According to annual financial performance audits, the Beverly Hills
Unified School District has spent $4.1 million in Measure E construction
funds on legal fees since 2011. Approved by district voters in 2008,
Measure E funds are designated for upgrades at school facilities–on
items like classrooms, technology, gyms, libraries, and labs.
Superintendent Gary Woods did not respond to phone calls or e-mails,
but documents released by the district under a Public Records Act
request reveal the district spent nearly $1 million in Measure E funds
last fiscal year on legal costs alone. The district defends the legality
of the expenditures, but declined to submit any legal defense on the
matter.
With nearly 70 percent of county residents voting in favor of mass
transit Measure R in 2008, subway advocates say there's no doubt
Angelenos, including those living in Beverly Hills, are ready for better
solutions to traffic gridlock. And conciliatory voices may prevail.
Beverly Hills Councilman William Brien is vocal about his desire to see his city move past the Purple Line debate.
"The city of Beverly Hills and the school district have voiced their
preference for the Santa Monica Boulevard alignment.

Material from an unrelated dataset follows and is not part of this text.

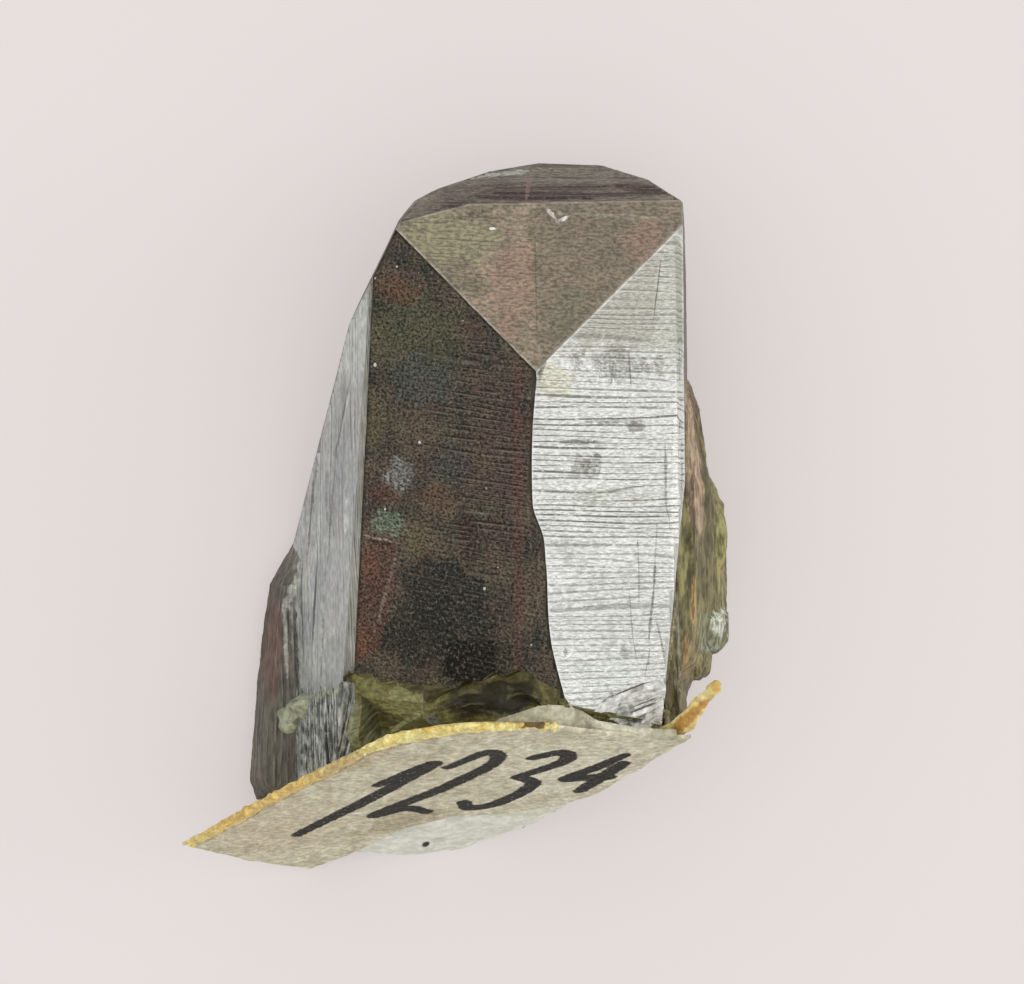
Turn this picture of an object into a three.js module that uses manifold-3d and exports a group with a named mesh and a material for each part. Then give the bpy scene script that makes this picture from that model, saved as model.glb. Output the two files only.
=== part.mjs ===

It's not going to
happen, in my opinion," Brien told the Los Angeles Register in May.
"It's going to go under a portion of the high school. It's time to
figure out how to do that in a way that protects and mitigates any of
the concerns that the city and school district have."
After the millions of dollars spent on the Purple Line brouhaha,
citizens can only hope that a resolution is near because no matter how
slow litigation might seem–L.A. rush hour traffic is slower.